### WHAT YOU WILL DO
Reproduce all of the data exactly, with no line skipped.

Start EXTRACTED MATERIAL

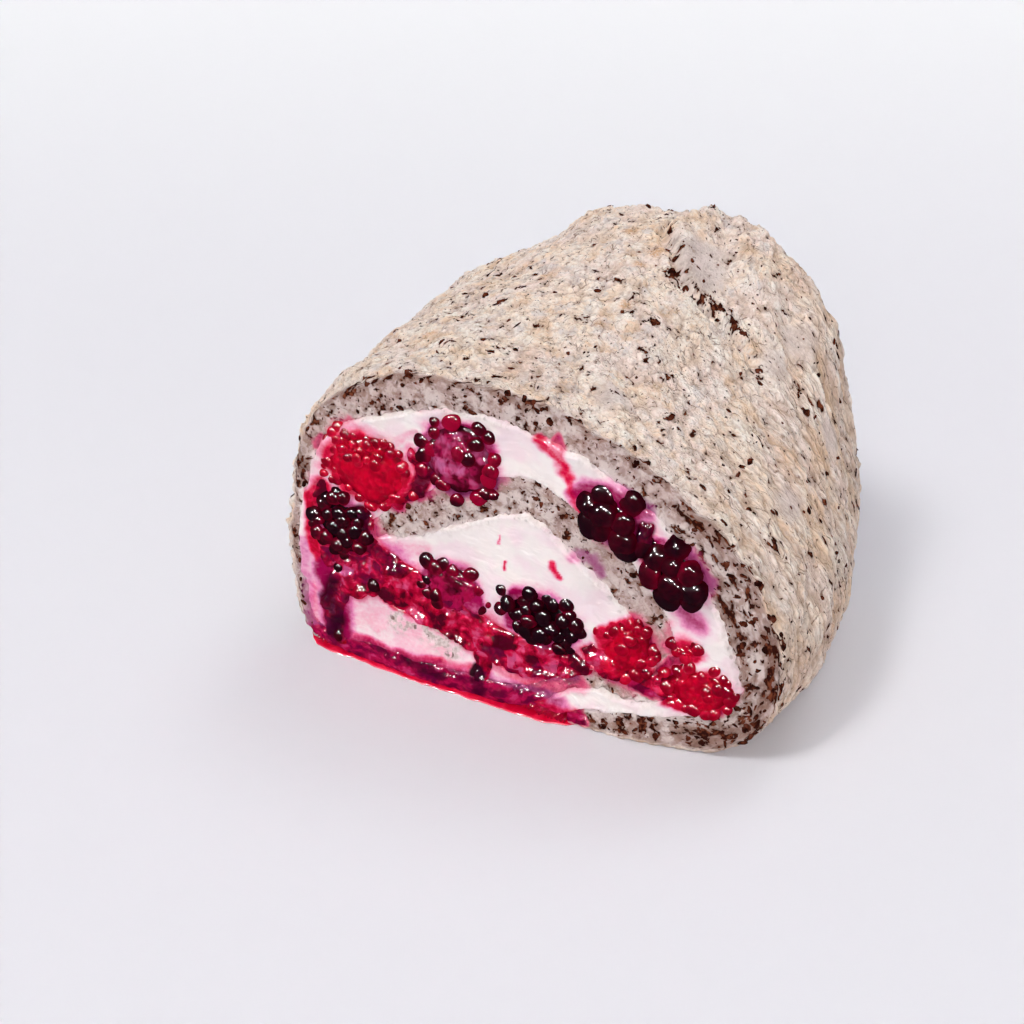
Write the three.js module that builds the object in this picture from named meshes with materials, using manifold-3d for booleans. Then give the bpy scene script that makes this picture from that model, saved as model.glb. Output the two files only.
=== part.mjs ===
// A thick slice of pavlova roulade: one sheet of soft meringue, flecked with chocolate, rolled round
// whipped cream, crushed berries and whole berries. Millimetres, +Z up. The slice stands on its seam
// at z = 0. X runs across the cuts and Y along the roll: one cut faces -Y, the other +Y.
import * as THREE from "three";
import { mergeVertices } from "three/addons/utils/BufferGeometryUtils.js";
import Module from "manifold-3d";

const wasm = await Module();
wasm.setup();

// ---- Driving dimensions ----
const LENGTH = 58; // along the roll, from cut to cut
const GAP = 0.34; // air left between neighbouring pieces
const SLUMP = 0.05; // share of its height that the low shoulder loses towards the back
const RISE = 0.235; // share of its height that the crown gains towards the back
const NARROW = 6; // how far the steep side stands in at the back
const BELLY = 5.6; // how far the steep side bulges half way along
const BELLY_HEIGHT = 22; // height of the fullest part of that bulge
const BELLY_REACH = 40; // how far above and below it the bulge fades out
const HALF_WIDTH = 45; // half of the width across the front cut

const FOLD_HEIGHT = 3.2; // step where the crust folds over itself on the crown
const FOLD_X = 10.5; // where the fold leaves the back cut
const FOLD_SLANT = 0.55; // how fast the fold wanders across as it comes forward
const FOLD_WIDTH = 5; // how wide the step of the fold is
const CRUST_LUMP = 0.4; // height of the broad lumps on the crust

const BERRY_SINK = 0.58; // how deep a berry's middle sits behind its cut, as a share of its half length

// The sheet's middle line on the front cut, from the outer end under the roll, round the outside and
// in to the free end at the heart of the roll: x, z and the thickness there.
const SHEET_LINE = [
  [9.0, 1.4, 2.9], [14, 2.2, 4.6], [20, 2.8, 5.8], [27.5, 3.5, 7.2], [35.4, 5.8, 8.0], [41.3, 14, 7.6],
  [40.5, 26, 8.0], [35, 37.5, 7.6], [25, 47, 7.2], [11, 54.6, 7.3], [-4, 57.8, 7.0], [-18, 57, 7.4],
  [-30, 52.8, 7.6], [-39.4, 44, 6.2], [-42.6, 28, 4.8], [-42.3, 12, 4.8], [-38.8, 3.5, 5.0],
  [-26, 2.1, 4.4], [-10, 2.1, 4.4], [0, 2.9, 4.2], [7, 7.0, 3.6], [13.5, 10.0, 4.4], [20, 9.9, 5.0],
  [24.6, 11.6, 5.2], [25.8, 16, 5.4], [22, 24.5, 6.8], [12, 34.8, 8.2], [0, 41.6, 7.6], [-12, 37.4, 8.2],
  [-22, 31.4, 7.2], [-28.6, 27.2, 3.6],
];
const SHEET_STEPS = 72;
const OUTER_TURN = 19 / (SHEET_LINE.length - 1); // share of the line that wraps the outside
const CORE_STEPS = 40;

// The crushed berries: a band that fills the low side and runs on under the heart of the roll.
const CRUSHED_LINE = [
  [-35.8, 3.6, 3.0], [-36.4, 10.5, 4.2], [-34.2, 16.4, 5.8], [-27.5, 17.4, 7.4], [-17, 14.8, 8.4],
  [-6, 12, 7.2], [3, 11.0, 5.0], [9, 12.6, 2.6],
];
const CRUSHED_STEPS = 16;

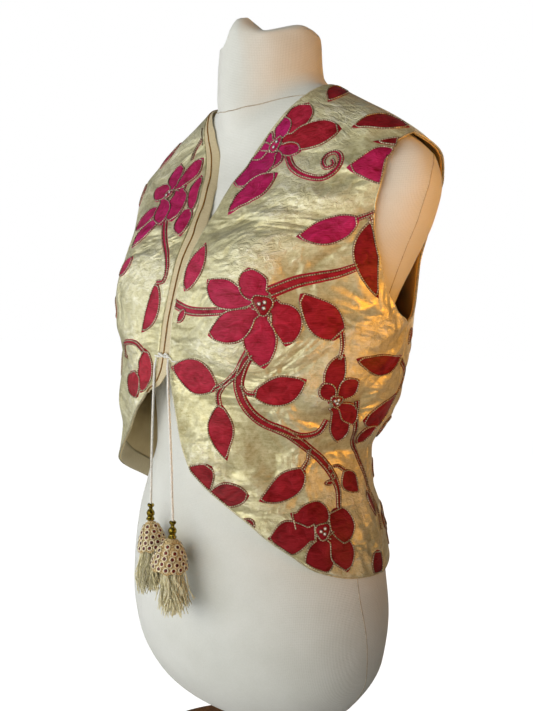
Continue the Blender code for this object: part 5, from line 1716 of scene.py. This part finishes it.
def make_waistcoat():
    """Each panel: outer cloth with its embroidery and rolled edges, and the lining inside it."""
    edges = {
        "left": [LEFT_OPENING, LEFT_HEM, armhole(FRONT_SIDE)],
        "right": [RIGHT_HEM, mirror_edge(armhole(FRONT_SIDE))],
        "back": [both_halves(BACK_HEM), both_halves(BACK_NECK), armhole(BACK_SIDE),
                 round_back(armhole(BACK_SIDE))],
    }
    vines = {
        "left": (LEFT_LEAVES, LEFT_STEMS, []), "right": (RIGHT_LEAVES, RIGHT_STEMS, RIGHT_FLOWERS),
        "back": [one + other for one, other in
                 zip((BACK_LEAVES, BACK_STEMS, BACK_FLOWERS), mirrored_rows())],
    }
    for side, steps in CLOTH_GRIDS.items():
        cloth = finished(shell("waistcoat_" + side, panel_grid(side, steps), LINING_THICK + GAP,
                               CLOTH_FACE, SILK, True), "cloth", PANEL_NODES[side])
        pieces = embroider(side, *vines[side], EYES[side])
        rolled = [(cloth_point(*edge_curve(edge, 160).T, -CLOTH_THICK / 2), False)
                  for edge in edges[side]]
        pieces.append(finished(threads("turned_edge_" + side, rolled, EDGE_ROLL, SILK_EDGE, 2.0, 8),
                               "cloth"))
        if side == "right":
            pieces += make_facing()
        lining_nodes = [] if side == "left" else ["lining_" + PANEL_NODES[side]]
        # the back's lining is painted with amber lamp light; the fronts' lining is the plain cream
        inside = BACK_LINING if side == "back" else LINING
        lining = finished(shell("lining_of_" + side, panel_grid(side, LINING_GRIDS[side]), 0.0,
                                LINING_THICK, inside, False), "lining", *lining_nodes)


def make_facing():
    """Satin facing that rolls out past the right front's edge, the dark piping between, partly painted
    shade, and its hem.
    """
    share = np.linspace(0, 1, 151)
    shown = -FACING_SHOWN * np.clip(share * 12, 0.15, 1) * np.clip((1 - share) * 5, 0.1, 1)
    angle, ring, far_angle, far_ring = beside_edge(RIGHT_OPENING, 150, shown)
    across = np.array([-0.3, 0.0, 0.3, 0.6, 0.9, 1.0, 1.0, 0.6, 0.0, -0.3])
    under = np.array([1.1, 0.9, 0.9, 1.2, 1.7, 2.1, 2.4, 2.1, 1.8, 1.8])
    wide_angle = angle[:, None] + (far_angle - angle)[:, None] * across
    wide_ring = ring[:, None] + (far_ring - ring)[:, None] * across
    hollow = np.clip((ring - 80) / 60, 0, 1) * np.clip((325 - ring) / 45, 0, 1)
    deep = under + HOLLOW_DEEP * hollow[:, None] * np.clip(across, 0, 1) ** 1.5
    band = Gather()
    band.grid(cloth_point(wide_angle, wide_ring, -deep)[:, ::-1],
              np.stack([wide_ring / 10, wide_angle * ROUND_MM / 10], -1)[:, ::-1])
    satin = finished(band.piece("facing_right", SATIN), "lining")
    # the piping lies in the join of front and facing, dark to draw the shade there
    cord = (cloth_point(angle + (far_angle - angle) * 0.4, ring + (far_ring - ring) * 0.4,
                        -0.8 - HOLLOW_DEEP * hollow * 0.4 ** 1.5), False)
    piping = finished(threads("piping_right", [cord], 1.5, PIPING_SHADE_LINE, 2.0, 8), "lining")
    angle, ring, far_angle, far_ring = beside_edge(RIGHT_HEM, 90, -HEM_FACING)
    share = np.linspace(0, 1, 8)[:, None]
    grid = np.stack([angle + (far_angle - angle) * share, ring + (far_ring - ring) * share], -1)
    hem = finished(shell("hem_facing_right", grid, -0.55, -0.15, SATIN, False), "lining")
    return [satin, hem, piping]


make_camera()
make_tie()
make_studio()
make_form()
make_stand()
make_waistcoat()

End EXTRACTED MATERIAL

### COMPLETE ANSWER
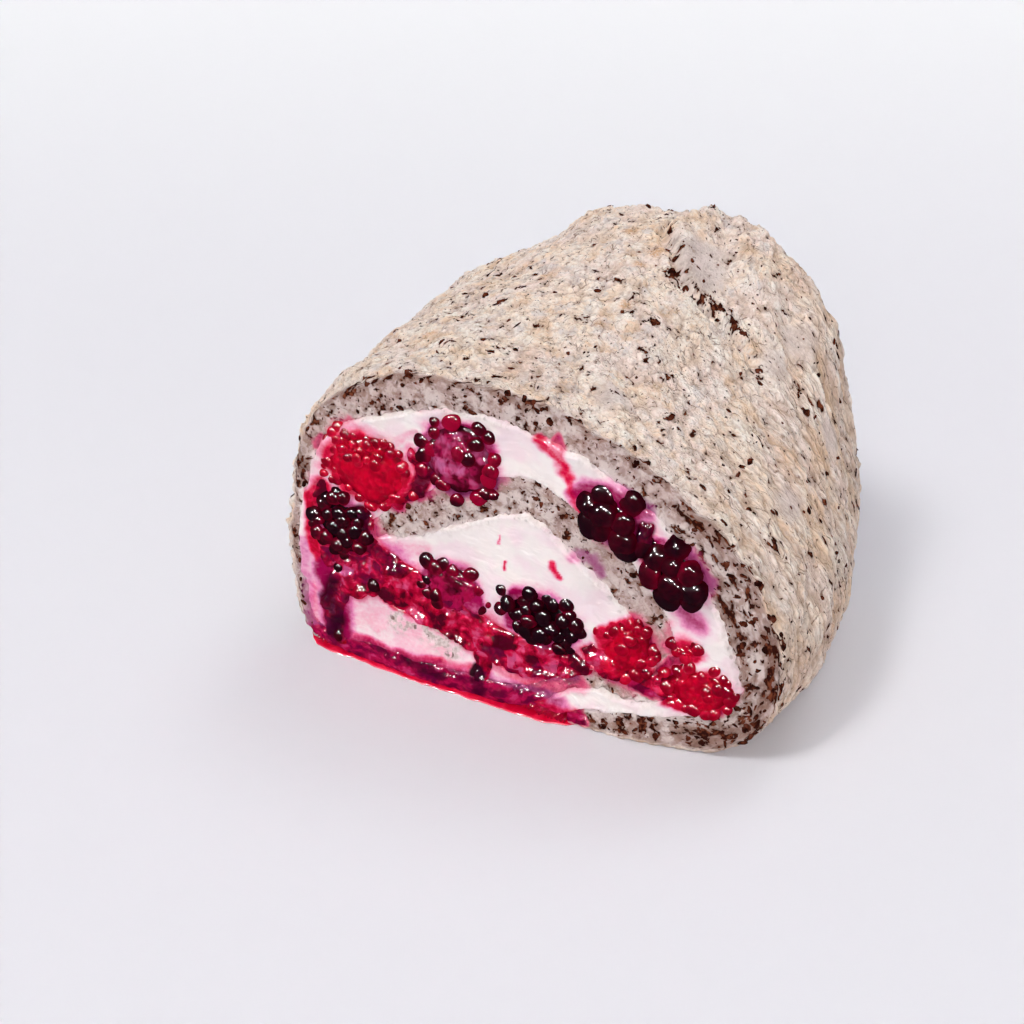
Write the three.js module that builds the object in this picture from named meshes with materials, using manifold-3d for booleans. Then give the bpy scene script that makes this picture from that model, saved as model.glb. Output the two files only.
=== part.mjs ===
// A thick slice of pavlova roulade: one sheet of soft meringue, flecked with chocolate, rolled round
// whipped cream, crushed berries and whole berries. Millimetres, +Z up. The slice stands on its seam
// at z = 0. X runs across the cuts and Y along the roll: one cut faces -Y, the other +Y.
import * as THREE from "three";
import { mergeVertices } from "three/addons/utils/BufferGeometryUtils.js";
import Module from "manifold-3d";

const wasm = await Module();
wasm.setup();

// ---- Driving dimensions ----
const LENGTH = 58; // along the roll, from cut to cut
const GAP = 0.34; // air left between neighbouring pieces
const SLUMP = 0.05; // share of its height that the low shoulder loses towards the back
const RISE = 0.235; // share of its height that the crown gains towards the back
const NARROW = 6; // how far the steep side stands in at the back
const BELLY = 5.6; // how far the steep side bulges half way along
const BELLY_HEIGHT = 22; // height of the fullest part of that bulge
const BELLY_REACH = 40; // how far above and below it the bulge fades out
const HALF_WIDTH = 45; // half of the width across the front cut

const FOLD_HEIGHT = 3.2; // step where the crust folds over itself on the crown
const FOLD_X = 10.5; // where the fold leaves the back cut
const FOLD_SLANT = 0.55; // how fast the fold wanders across as it comes forward
const FOLD_WIDTH = 5; // how wide the step of the fold is
const CRUST_LUMP = 0.4; // height of the broad lumps on the crust

const BERRY_SINK = 0.58; // how deep a berry's middle sits behind its cut, as a share of its half length

// The sheet's middle line on the front cut, from the outer end under the roll, round the outside and
// in to the free end at the heart of the roll: x, z and the thickness there.
const SHEET_LINE = [
  [9.0, 1.4, 2.9], [14, 2.2, 4.6], [20, 2.8, 5.8], [27.5, 3.5, 7.2], [35.4, 5.8, 8.0], [41.3, 14, 7.6],
  [40.5, 26, 8.0], [35, 37.5, 7.6], [25, 47, 7.2], [11, 54.6, 7.3], [-4, 57.8, 7.0], [-18, 57, 7.4],
  [-30, 52.8, 7.6], [-39.4, 44, 6.2], [-42.6, 28, 4.8], [-42.3, 12, 4.8], [-38.8, 3.5, 5.0],
  [-26, 2.1, 4.4], [-10, 2.1, 4.4], [0, 2.9, 4.2], [7, 7.0, 3.6], [13.5, 10.0, 4.4], [20, 9.9, 5.0],
  [24.6, 11.6, 5.2], [25.8, 16, 5.4], [22, 24.5, 6.8], [12, 34.8, 8.2], [0, 41.6, 7.6], [-12, 37.4, 8.2],
  [-22, 31.4, 7.2], [-28.6, 27.2, 3.6],
];
const SHEET_STEPS = 72;
const OUTER_TURN = 19 / (SHEET_LINE.length - 1); // share of the line that wraps the outside
const CORE_STEPS = 40;

// The crushed berries: a band that fills the low side and runs on under the heart of the roll.
const CRUSHED_LINE = [
  [-35.8, 3.6, 3.0], [-36.4, 10.5, 4.2], [-34.2, 16.4, 5.8], [-27.5, 17.4, 7.4], [-17, 14.8, 8.4],
  [-6, 12, 7.2], [3, 11.0, 5.0], [9, 12.6, 2.6],
];
const CRUSHED_STEPS = 16;

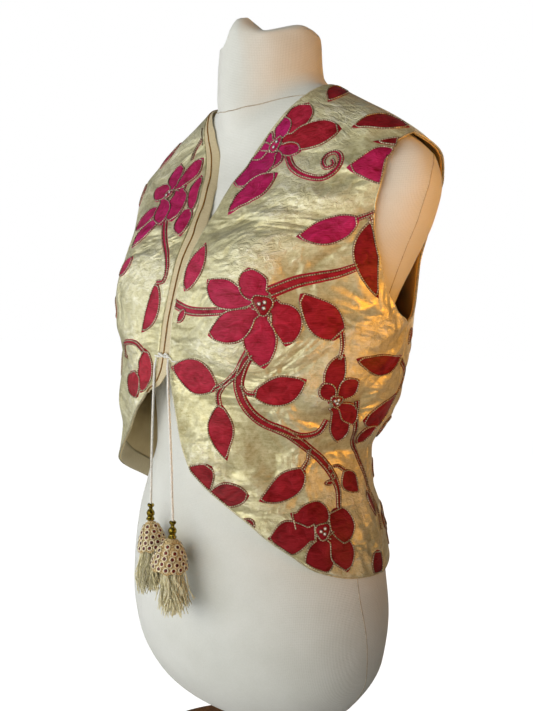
Continue the Blender code for this object: part 5, from line 1716 of scene.py. This part finishes it.
def make_waistcoat():
    """Each panel: outer cloth with its embroidery and rolled edges, and the lining inside it."""
    edges = {
        "left": [LEFT_OPENING, LEFT_HEM, armhole(FRONT_SIDE)],
        "right": [RIGHT_HEM, mirror_edge(armhole(FRONT_SIDE))],
        "back": [both_halves(BACK_HEM), both_halves(BACK_NECK), armhole(BACK_SIDE),
                 round_back(armhole(BACK_SIDE))],
    }
    vines = {
        "left": (LEFT_LEAVES, LEFT_STEMS, []), "right": (RIGHT_LEAVES, RIGHT_STEMS, RIGHT_FLOWERS),
        "back": [one + other for one, other in
                 zip((BACK_LEAVES, BACK_STEMS, BACK_FLOWERS), mirrored_rows())],
    }
    for side, steps in CLOTH_GRIDS.items():
        cloth = finished(shell("waistcoat_" + side, panel_grid(side, steps), LINING_THICK + GAP,
                               CLOTH_FACE, SILK, True), "cloth", PANEL_NODES[side])
        pieces = embroider(side, *vines[side], EYES[side])
        rolled = [(cloth_point(*edge_curve(edge, 160).T, -CLOTH_THICK / 2), False)
                  for edge in edges[side]]
        pieces.append(finished(threads("turned_edge_" + side, rolled, EDGE_ROLL, SILK_EDGE, 2.0, 8),
                               "cloth"))
        if side == "right":
            pieces += make_facing()
        lining_nodes = [] if side == "left" else ["lining_" + PANEL_NODES[side]]
        # the back's lining is painted with amber lamp light; the fronts' lining is the plain cream
        inside = BACK_LINING if side == "back" else LINING
        lining = finished(shell("lining_of_" + side, panel_grid(side, LINING_GRIDS[side]), 0.0,
                                LINING_THICK, inside, False), "lining", *lining_nodes)


def make_facing():
    """Satin facing that rolls out past the right front's edge, the dark piping between, partly painted
    shade, and its hem.
    """
    share = np.linspace(0, 1, 151)
    shown = -FACING_SHOWN * np.clip(share * 12, 0.15, 1) * np.clip((1 - share) * 5, 0.1, 1)
    angle, ring, far_angle, far_ring = beside_edge(RIGHT_OPENING, 150, shown)
    across = np.array([-0.3, 0.0, 0.3, 0.6, 0.9, 1.0, 1.0, 0.6, 0.0, -0.3])
    under = np.array([1.1, 0.9, 0.9, 1.2, 1.7, 2.1, 2.4, 2.1, 1.8, 1.8])
    wide_angle = angle[:, None] + (far_angle - angle)[:, None] * across
    wide_ring = ring[:, None] + (far_ring - ring)[:, None] * across
    hollow = np.clip((ring - 80) / 60, 0, 1) * np.clip((325 - ring) / 45, 0, 1)
    deep = under + HOLLOW_DEEP * hollow[:, None] * np.clip(across, 0, 1) ** 1.5
    band = Gather()
    band.grid(cloth_point(wide_angle, wide_ring, -deep)[:, ::-1],
              np.stack([wide_ring / 10, wide_angle * ROUND_MM / 10], -1)[:, ::-1])
    satin = finished(band.piece("facing_right", SATIN), "lining")
    # the piping lies in the join of front and facing, dark to draw the shade there
    cord = (cloth_point(angle + (far_angle - angle) * 0.4, ring + (far_ring - ring) * 0.4,
                        -0.8 - HOLLOW_DEEP * hollow * 0.4 ** 1.5), False)
    piping = finished(threads("piping_right", [cord], 1.5, PIPING_SHADE_LINE, 2.0, 8), "lining")
    angle, ring, far_angle, far_ring = beside_edge(RIGHT_HEM, 90, -HEM_FACING)
    share = np.linspace(0, 1, 8)[:, None]
    grid = np.stack([angle + (far_angle - angle) * share, ring + (far_ring - ring) * share], -1)
    hem = finished(shell("hem_facing_right", grid, -0.55, -0.15, SATIN, False), "lining")
    return [satin, hem, piping]


make_camera()
make_tie()
make_studio()
make_form()
make_stand()
make_waistcoat()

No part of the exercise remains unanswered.